Problem statement:
Your task is to quote the records from their first line through the line containing "in a loose Z.", with nothing added or left out.

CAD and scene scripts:
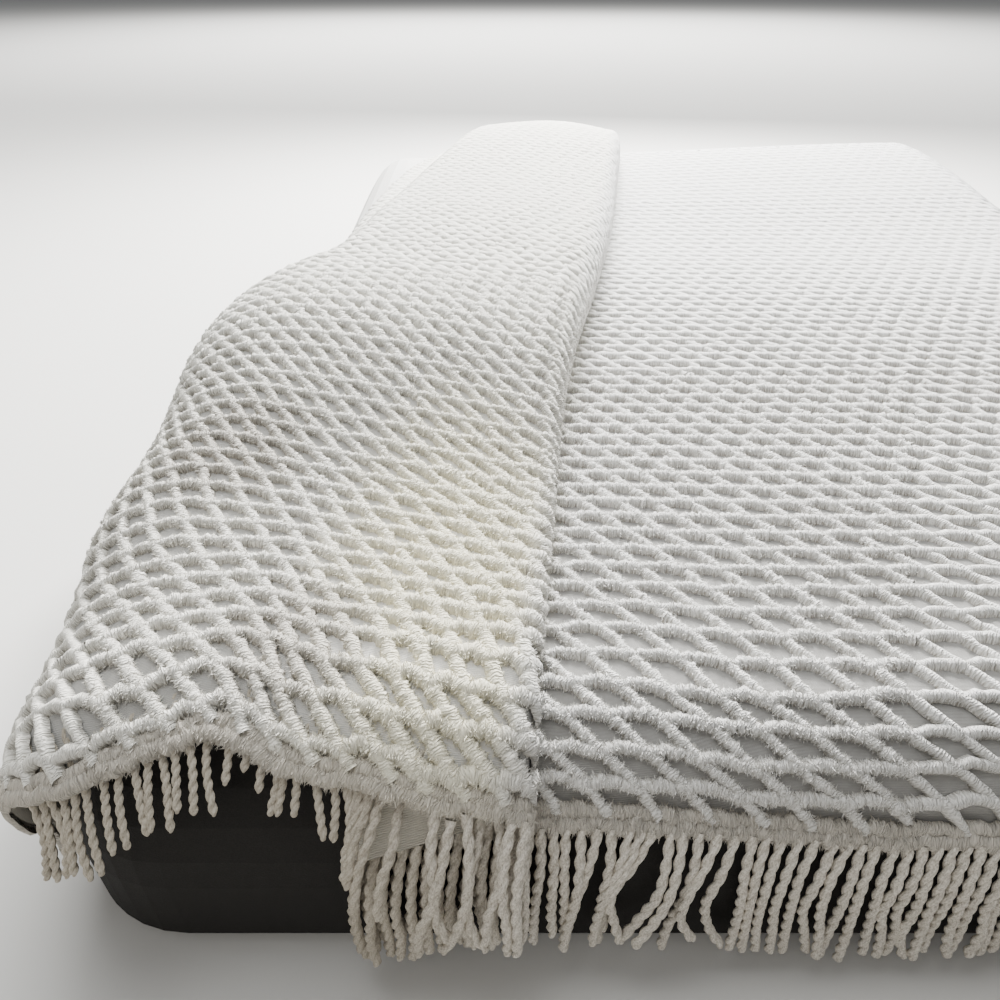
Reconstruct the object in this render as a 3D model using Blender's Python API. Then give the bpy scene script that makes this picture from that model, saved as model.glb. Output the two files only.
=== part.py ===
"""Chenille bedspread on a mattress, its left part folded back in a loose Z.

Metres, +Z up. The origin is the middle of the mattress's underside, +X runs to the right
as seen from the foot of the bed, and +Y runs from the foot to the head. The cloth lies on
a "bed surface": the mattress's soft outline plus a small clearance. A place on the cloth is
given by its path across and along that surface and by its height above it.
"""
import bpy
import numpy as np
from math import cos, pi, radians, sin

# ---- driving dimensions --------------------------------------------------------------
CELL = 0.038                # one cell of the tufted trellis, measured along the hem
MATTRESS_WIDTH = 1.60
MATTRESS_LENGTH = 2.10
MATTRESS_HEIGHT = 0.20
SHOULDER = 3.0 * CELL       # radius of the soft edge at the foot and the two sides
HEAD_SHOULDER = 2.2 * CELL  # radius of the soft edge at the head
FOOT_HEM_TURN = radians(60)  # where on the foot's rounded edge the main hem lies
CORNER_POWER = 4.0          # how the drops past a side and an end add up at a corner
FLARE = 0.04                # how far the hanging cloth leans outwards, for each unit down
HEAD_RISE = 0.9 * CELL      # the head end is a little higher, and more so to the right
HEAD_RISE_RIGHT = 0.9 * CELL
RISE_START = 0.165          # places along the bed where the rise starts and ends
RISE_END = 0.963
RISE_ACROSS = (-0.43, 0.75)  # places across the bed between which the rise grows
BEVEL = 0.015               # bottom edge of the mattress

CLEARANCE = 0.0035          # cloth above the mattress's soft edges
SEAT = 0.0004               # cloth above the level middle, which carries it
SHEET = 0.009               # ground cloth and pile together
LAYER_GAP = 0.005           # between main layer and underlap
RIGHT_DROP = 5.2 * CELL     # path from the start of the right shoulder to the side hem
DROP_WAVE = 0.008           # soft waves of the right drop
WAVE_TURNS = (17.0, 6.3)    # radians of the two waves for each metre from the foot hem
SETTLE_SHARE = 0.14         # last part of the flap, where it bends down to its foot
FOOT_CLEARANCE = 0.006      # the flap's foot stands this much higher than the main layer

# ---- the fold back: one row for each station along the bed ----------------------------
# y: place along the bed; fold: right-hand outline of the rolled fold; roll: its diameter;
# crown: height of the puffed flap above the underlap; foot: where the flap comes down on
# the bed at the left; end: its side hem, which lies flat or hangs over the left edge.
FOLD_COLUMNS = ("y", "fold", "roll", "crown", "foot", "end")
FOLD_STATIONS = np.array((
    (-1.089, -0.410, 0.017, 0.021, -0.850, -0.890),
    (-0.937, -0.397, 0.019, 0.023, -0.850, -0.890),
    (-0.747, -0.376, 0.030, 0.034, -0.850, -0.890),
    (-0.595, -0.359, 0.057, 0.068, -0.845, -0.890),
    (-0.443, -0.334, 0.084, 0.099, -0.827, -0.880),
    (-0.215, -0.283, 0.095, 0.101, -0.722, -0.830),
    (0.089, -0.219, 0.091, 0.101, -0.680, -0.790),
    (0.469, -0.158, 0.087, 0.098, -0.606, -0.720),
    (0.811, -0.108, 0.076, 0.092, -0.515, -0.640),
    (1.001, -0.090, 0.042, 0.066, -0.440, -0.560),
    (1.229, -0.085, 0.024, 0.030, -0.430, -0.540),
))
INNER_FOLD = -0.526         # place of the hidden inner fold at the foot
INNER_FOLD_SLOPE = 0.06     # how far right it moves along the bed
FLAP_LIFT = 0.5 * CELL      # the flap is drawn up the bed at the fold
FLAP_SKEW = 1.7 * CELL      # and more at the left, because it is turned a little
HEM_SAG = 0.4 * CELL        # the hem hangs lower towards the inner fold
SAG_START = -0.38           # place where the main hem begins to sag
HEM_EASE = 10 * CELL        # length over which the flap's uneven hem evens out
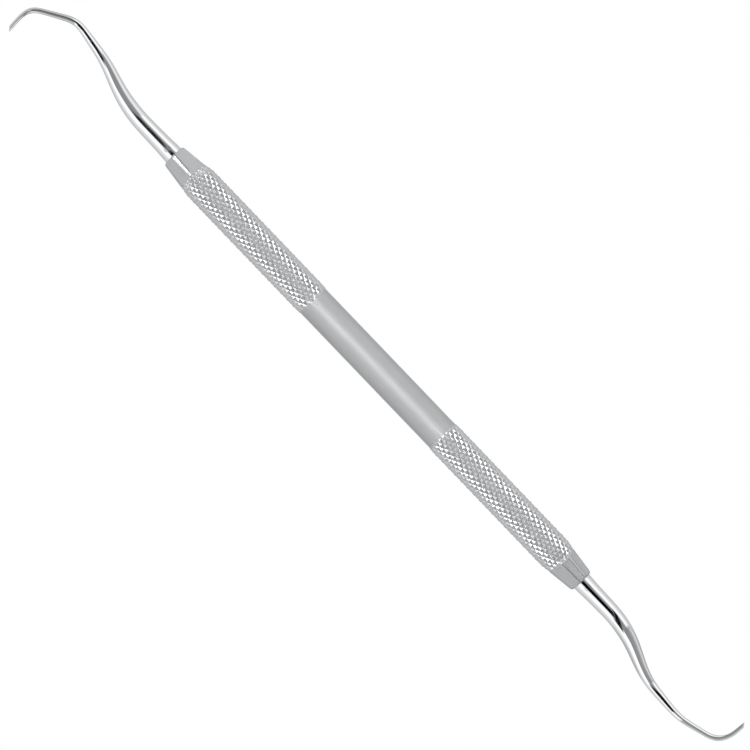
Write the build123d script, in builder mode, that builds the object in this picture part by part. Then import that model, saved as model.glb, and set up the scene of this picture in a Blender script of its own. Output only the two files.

The solution:
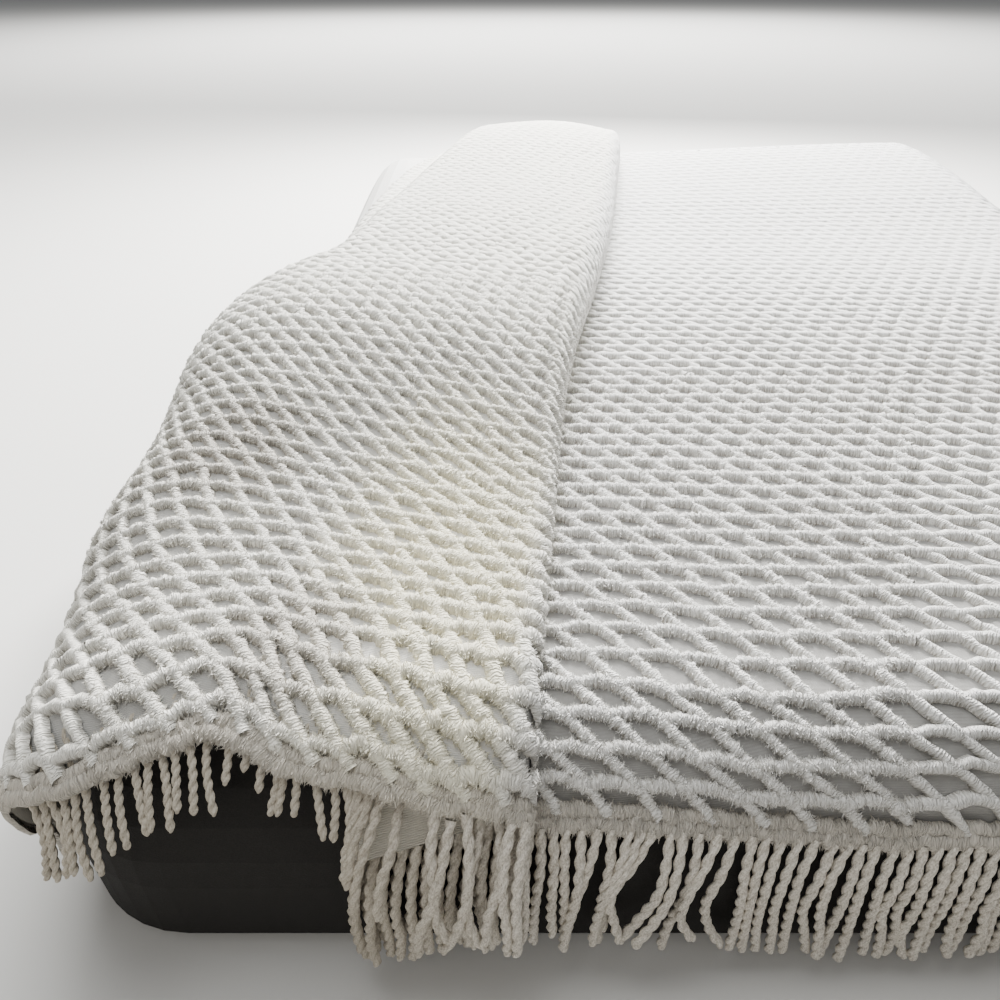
Reconstruct the object in this render as a 3D model using Blender's Python API. Then give the bpy scene script that makes this picture from that model, saved as model.glb. Output the two files only.
=== part.py ===
"""Chenille bedspread on a mattress, its left part folded back in a loose Z.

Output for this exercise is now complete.